··· Data ···
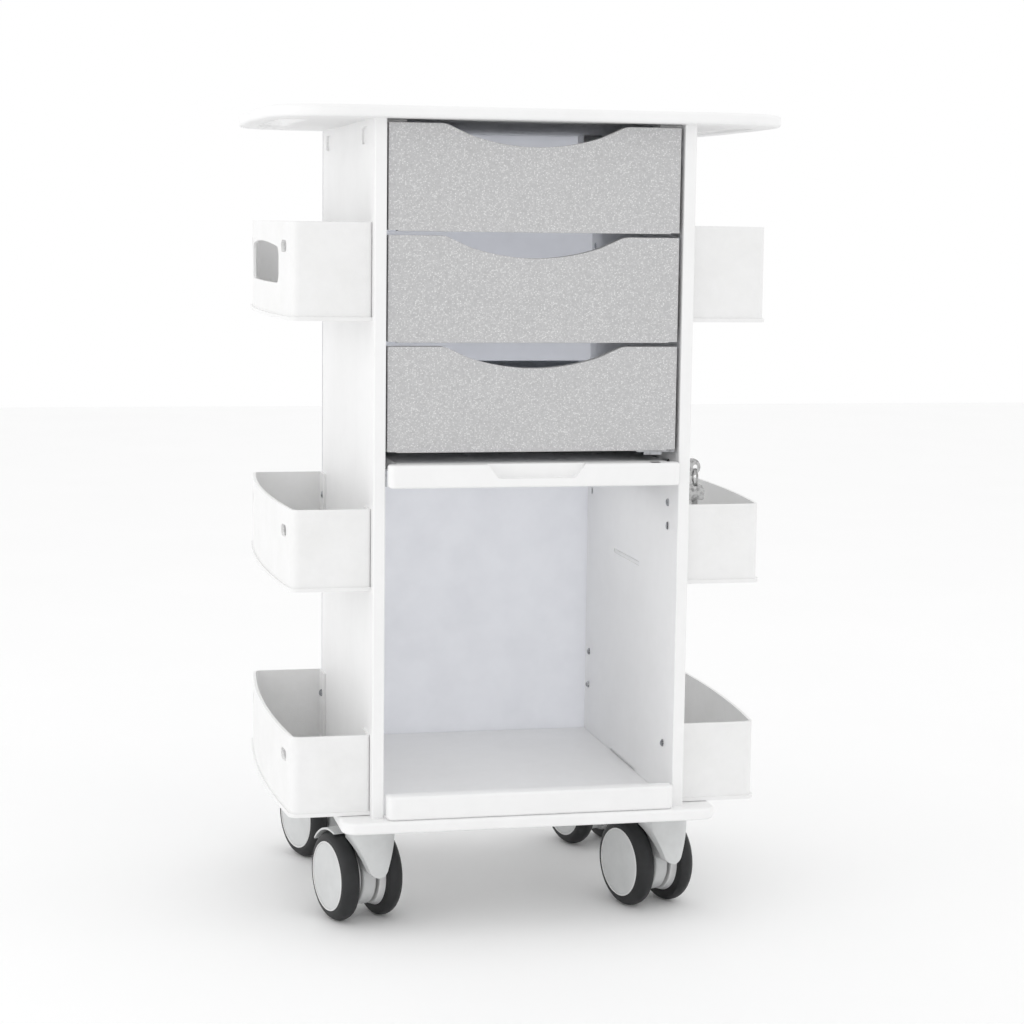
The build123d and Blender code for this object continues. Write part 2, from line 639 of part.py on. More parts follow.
def key_blade():
    """Blade along +X from the origin, thin in Y, with bitting cut into its lower edge."""
    half_t = BLADE_THICK / 2
    half_h = BLADE_HEIGHT / 2
    blade = block(0, BLADE_LENGTH, -half_t, half_t, -half_h, half_h)
    step = BLADE_LENGTH / (BLADE_CUTS + 2)
    for number in range(BLADE_CUTS):
        x = step * (number + 1)
        cut = Pos(x, 0, -half_h) * Rot(0, 45, 0) * Box(BLADE_CUT_DEPTH, BLADE_THICK + 1, BLADE_CUT_DEPTH)
        blade -= cut
    return blade


def lock_key():
    """Key in the lock: blade in the keyway, round bow standing upright."""
    bow = Pos(KEY_BOW_X, LOCK_Y, LOCK_Z) * Rot(90, 0, 0) * Cylinder(KEY_BOW_R, KEY_THICK)
    bow = fillet(bow.edges().filter_by(GeomType.CIRCLE), KEY_THICK / 4)
    bow -= Pos(KEY_HOLE_X, LOCK_Y, LOCK_Z) * Rot(90, 0, 0) * Cylinder(KEY_HOLE_R, KEY_THICK + 2)
    tip_x = PANEL_X + BARREL_HEAD + PLUG_PROUD - KEYWAY_DEPTH + CLEAR
    return bow + Pos(tip_x, LOCK_Y, LOCK_Z) * key_blade() - ring_room()


def ring_room():
    """Cylinder that keeps the blade out of the hole in the bow."""
    return Pos(KEY_HOLE_X, LOCK_Y, LOCK_Z) * Rot(90, 0, 0) * Cylinder(KEY_HOLE_R, KEY_THICK + 2)


def key_ring():
    return Pos(KEY_HOLE_X, LOCK_Y, RING_Z) * Rot(0, 90, 0) * Torus(RING_R, RING_WIRE_R)


def spare_key():
    """Key with a bell-shaped bow that hangs from the ring, blade down."""
    lines = Line((-SPARE_HALF_WIDTH, 0), (SPARE_HALF_WIDTH, 0))
    lines += Line((SPARE_HALF_WIDTH, 0), (SPARE_HALF_WIDTH, SPARE_SHOULDER))
    lines += ThreePointArc(
        (SPARE_HALF_WIDTH, SPARE_SHOULDER), (0, SPARE_HEIGHT), (-SPARE_HALF_WIDTH, SPARE_SHOULDER)
    )
    lines += Line((-SPARE_HALF_WIDTH, SPARE_SHOULDER), (-SPARE_HALF_WIDTH, 0))
    face = make_face(lines)
    face = fillet(face.vertices().group_by(Axis.Y)[0], 2)
    face -= Pos(0, SPARE_HOLE_UP) * Circle(SPARE_HOLE_R)
    bow_z = SPARE_HOLE_Z - SPARE_HOLE_UP
    bow = Pos(KEY_HOLE_X, LOCK_Y + KEY_THICK / 2, bow_z) * extrude(Plane.XZ * face, KEY_THICK)
    blade = Pos(KEY_HOLE_X, LOCK_Y, bow_z + 1) * Rot(0, 90, 0) * key_blade()
    return bow + blade


# ------------------------------------------------------------------ casters (axle along X, trail towards +Y)
def at_axle(shape):
    return Pos(0, TRAIL, WHEEL_R) * shape


def tread_radius(x):
    """Radius of the tread at a distance from the middle of the caster."""
    return WHEEL_R - TREAD_CURVE_R + math.sqrt(TREAD_CURVE_R**2 - (x - TREAD_X) ** 2)


def tyre():
    inner = (TYRE_INNER_X, tread_radius(TYRE_INNER_X))
    outer = (TYRE_OUTER_X, tread_radius(TYRE_OUTER_X))
    lines = Line((TYRE_INNER_X, HUB_R), inner)
    lines += ThreePointArc(inner, (TREAD_X, WHEEL_R), outer)
    lines += Line(outer, (TYRE_OUTER_X, HUB_R))
    lines += Line((TYRE_OUTER_X, HUB_R), (TYRE_INNER_X, HUB_R))
    return at_axle(revolve(make_face(lines), Axis.X))


def hub():
    """Hub with an inner flange, a drum under the tyre and a flat face inside a thin rim."""
    drum = rod_x(HUB_R, TYRE_INNER_X, TYRE_OUTER_X)
    flange = rod_x(HUB_INNER_R, HUB_INNER_X, TYRE_INNER_X)
    rim = rod_x(HUB_RIM_R, TYRE_OUTER_X, TYRE_OUTER_X + HUB_RIM)
    rim = fillet(rim.edges().group_by(Axis.X)[-1], HUB_RIM / 3)
    face_x = TYRE_OUTER_X + HUB_RIM / 3
    rim -= rod_x(HUB_RIM_R - HUB_RIM_WIDTH, face_x, TYRE_OUTER_X + 2 * HUB_RIM)
    disc = drum + flange + rim
    return at_axle(disc - rod_x(AXLE_R + AXLE_CLEAR, HUB_INNER_X, AXLE_HALF + CLEAR))


def axle():
    return at_axle(rod_x(AXLE_R, -AXLE_HALF, AXLE_HALF))


def ring_sector(radius, thick, half_width, angle_from, angle_to):
    """Part of a drum about the axle, from and to angles counted back from straight up."""
    band = rod_x(radius + thick, -half_width, half_width) - rod_x(radius, -half_width, half_width)
    reach = 2 * (radius + thick)
    angles = (math.radians(angle_from), math.radians(angle_to))
    rays = [(reach * math.sin(a), reach * math.cos(a)) for a in angles]
    wedge = make_face(Polyline((0, 0), rays[0], rays[1], close=True))
    sector = Pos(-half_width, 0, 0) * extrude(Plane.YZ * wedge, 2 * half_width)
    return at_axle(band & sector)


def hood():
    """Caster body: apron in front, disc between the wheels, fender over their backs."""
    apron_face = make_face(
        Polyline(
            (-HOOD_R, HOOD_TOP_Z),
            (HOOD_R, HOOD_TOP_Z),
            (HOOD_R, HOOD_SHOULDER_Z),
            (0, HOOD_TIP_Z),
            (-HOOD_R, HOOD_SHOULDER_Z),
            close=True,
        )
    )
    apron_face = fillet(apron_face.vertices().group_by(Axis.Y)[0], HOOD_TIP_R)
    drum = rod_z(HOOD_R, HOOD_TIP_Z, HOOD_TOP_Z) & upright(apron_face, HOOD_R, 2 * HOOD_R)
    for side in (-1, 1):
        gap = rod_x(HOOD_WHEEL_GAP_R, side * HOOD_SPINE_X, side * (HOOD_SPINE_X + HOOD_R))
        drum -= at_axle(gap)
    core = at_axle(rod_x(CORE_R, -CORE_HALF, CORE_HALF))
    core = fillet(core.edges().filter_by(GeomType.CIRCLE), 2)
    fender = ring_sector(FENDER_R, FENDER_THICK, FENDER_HALF, FENDER_FROM, FENDER_TO)
    rib = ring_sector(CORE_R - 4, FENDER_R - CORE_R + 5, CORE_HALF, FENDER_FROM, FENDER_TO)
    body = drum + core + fender + rib
    body -= at_axle(rod_x(AXLE_R, -CORE_HALF - 1, CORE_HALF + 1))
    return body - rod_z(STEM_R + STEM_CLEAR, STEM_BOTTOM_Z - 1, HOOD_TOP_Z)


def stem():
    """Fixed stem: a flange under the base board, a spigot up into it and a pivot down into the hood."""
    flange = rod_z(STEM_FLANGE_R, BASE_Z - STEM_FLANGE, BASE_Z)
    spigot = rod_z(STEM_IN_BASE_R, BASE_Z, BASE_Z + STEM_IN_BASE)
    return flange + spigot + rod_z(STEM_R, STEM_BOTTOM_Z, BASE_Z - STEM_FLANGE)


def caster_stems():
    return [Pos(side * SWIVEL_X, end * SWIVEL_Y, 0) * stem() for side, end, _ in CASTERS.values()]


def caster_nodes(name):
    """The six pieces of one caster, turned to its own swivel angle."""
    side, end, angle = CASTERS[name]
    place = Pos(side * SWIVEL_X, end * SWIVEL_Y, 0) * Rot(0, 0, angle)
    pieces = {"hood": hood(), "axle": axle()}
    for hand, sign in (("left", -1), ("right", 1)):
        pieces[f"hub_{hand}"] = on_side(hub(), sign)
        pieces[f"tyre_{hand}"] = on_side(tyre(), sign)
    return {f"caster_{name}_{piece}": place * shape for piece, shape in pieces.items()}


# ------------------------------------------------------------------ all nodes
def build_nodes():
    nodes = {
        "worktop": worktop(),
        "side_panel_left": side_panel(-1),
        "side_panel_right": side_panel(1),
        "back_panel": back_panel(),
        "base_board": base_board(),
        "floor_tray": floor_tray(),
        "cabinet_rails": cabinet_rails(),
        "panel_screws": panel_screws(),
        "worktop_cleats": worktop_cleats(),
        "pocket_caps": pocket_caps(),
        "lock_barrel": lock_barrel(),
        "lock_plug": lock_plug(),
        "lock_cam": lock_cam(),
        "lock_cam_screw": cam_screw(),
        "lock_strike": lock_strike(),
        "lock_key": lock_key(),
        "key_ring": key_ring(),
        "spare_key": spare_key(),
        "caster_stems": caster_stems(),
        "pull_out_shelf": pull_out_shelf(),
        "shelf_rails": shelf_rails(),
    }
    for hand, side in (("left", -1), ("right", 1)):
        for level in BIN_BASES:
            nodes[f"bin_{hand}_{level}"] = side_bin(side, level)
    for index in range(1, DRAWER_COUNT + 1):
        nodes[f"drawer_{index}_front"] = drawer_front(index)
        nodes[f"drawer_{index}_box"] = drawer_box(index)
        nodes[f"drawer_{index}_rails"] = drawer_rails(index)
    for name in CASTERS:
        nodes.update(caster_nodes(name))
    return nodes


def solids_of(node):
    """The separate solids of a node."""
    items = node if isinstance(node, list) else [node]
    return [solid for item in items for solid in item.solids()]


def export_nodes():
    nodes = {name: solids_of(node) for name, node in build_nodes().items()}
    boxes = [solid.bounding_box() for solids in nodes.values() for solid in solids]
    middle_y = (min(b.min.Y for b in boxes) + max(b.max.Y for b in boxes)) / 2
    print(f"nodes {len(nodes)}, origin {middle_y:.4f} behind the middle of the worktop")
    for name, solids in nodes.items():
        placed = [Pos(0, -middle_y, 0) * solid for solid in solids]
        shape = placed[0] if len(placed) == 1 else Compound(placed)
        export_step(shape, f"parts/{name}.step")


export_nodes()
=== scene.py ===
"""Rolling salon trolley: the finishes, fine pieces, light and camera around its CAD frame.

Everything is in metres and in the frame of the CAD model, whose floor is z = 0.
The trolley's drawers open towards -Y.
"""

import json
import logging
import math
from collections.abc import Iterable, Sequence
from dataclasses import dataclass, field
from enum import Enum

import bmesh
import bpy
from mathutils import Matrix, Vector

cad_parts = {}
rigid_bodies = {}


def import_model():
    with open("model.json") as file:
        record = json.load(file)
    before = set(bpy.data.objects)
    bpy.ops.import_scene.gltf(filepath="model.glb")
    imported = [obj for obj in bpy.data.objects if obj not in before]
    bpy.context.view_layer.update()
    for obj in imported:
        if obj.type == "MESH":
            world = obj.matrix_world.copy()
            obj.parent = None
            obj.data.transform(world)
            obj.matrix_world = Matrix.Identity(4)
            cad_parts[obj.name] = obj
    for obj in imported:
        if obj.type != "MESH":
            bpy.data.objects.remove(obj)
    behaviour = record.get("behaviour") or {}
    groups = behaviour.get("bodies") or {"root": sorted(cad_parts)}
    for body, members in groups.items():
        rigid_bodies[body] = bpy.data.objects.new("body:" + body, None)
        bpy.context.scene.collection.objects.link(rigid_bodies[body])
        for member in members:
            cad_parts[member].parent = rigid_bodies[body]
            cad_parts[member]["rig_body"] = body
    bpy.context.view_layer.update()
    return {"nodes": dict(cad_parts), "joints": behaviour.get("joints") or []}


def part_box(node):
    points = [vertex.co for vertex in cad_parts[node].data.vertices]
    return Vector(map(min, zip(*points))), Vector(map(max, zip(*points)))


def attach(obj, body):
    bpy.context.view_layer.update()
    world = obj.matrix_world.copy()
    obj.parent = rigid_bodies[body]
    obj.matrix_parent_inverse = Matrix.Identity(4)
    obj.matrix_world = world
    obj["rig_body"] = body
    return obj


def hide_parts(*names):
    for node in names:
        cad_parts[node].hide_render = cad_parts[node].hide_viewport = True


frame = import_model()

MM = 0.001
WELD = 0.02 * MM
ORIGIN = Vector((0.0, 0.0, 0.0))
UP = Vector((0.0, 0.0, 1.0))
LOG = logging.getLogger("trolley")

Colour = tuple[float, float, float]


# ---------------------------------------------------------------------------------------- finishes
class Slot(Enum):
    """The record's material slots, by the name that the frame gives them."""

    SHEET = "white_sheet"
    LINER = "inner_sheet"
    BIN = "bin_plastic"
    FRONT = "drawer_front"
    BOX = "drawer_box"
    ZINC = "zinc"
    NICKEL = "nickel"
    CASTER = "caster_plastic"
    HUB = "hub_plastic"
    TYRE = "tyre_rubber"
    AXLE = "axle_steel"


def rgba(colour: Colour) -> tuple[float, float, float, float]:
    """The colour with full opacity."""
    return (*colour, 1.0)


def spread_out(nodes: Sequence[bpy.types.Node], columns: dict[str, tuple[int, int]]) -> None:
    """Places each labelled node in the node editor.

    Args:
        nodes: The nodes of one material, each with a label.
        columns: Column and row of each label.
    """
    for node in nodes:
        if node.label in columns:
            column, row = columns[node.label]
            node.location = (column * 240.0, -row * 260.0)


def gather(tree: bpy.types.NodeTree, title: str, members: Iterable[bpy.types.Node]) -> None:
    """Puts nodes that make one effect in a frame of their own.

    Args:
        tree: The node tree that holds them.
        title: What the effect is.
        members: The nodes of the effect.
    """
    box = tree.nodes.new("NodeFrame")
    box.label = title
    for member in members:
        member.parent = box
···
Please return, exactly as they appear, the lines starting at the one that contains "for hand, side" and ending at the one that contains "cad_parts[obj.name] = obj".

    for hand, side in (("left", -1), ("right", 1)):
        for level in BIN_BASES:
            nodes[f"bin_{hand}_{level}"] = side_bin(side, level)
    for index in range(1, DRAWER_COUNT + 1):
        nodes[f"drawer_{index}_front"] = drawer_front(index)
        nodes[f"drawer_{index}_box"] = drawer_box(index)
        nodes[f"drawer_{index}_rails"] = drawer_rails(index)
    for name in CASTERS:
        nodes.update(caster_nodes(name))
    return nodes


def solids_of(node):
    """The separate solids of a node."""
    items = node if isinstance(node, list) else [node]
    return [solid for item in items for solid in item.solids()]


def export_nodes():
    nodes = {name: solids_of(node) for name, node in build_nodes().items()}
    boxes = [solid.bounding_box() for solids in nodes.values() for solid in solids]
    middle_y = (min(b.min.Y for b in boxes) + max(b.max.Y for b in boxes)) / 2
    print(f"nodes {len(nodes)}, origin {middle_y:.4f} behind the middle of the worktop")
    for name, solids in nodes.items():
        placed = [Pos(0, -middle_y, 0) * solid for solid in solids]
        shape = placed[0] if len(placed) == 1 else Compound(placed)
        export_step(shape, f"parts/{name}.step")


export_nodes()
=== scene.py ===
"""Rolling salon trolley: the finishes, fine pieces, light and camera around its CAD frame.

Everything is in metres and in the frame of the CAD model, whose floor is z = 0.
The trolley's drawers open towards -Y.
"""

import json
import logging
import math
from collections.abc import Iterable, Sequence
from dataclasses import dataclass, field
from enum import Enum

import bmesh
import bpy
from mathutils import Matrix, Vector

cad_parts = {}
rigid_bodies = {}


def import_model():
    with open("model.json") as file:
        record = json.load(file)
    before = set(bpy.data.objects)
    bpy.ops.import_scene.gltf(filepath="model.glb")
    imported = [obj for obj in bpy.data.objects if obj not in before]
    bpy.context.view_layer.update()
    for obj in imported:
        if obj.type == "MESH":
            world = obj.matrix_world.copy()
            obj.parent = None
            obj.data.transform(world)
            obj.matrix_world = Matrix.Identity(4)
            cad_parts[obj.name] = obj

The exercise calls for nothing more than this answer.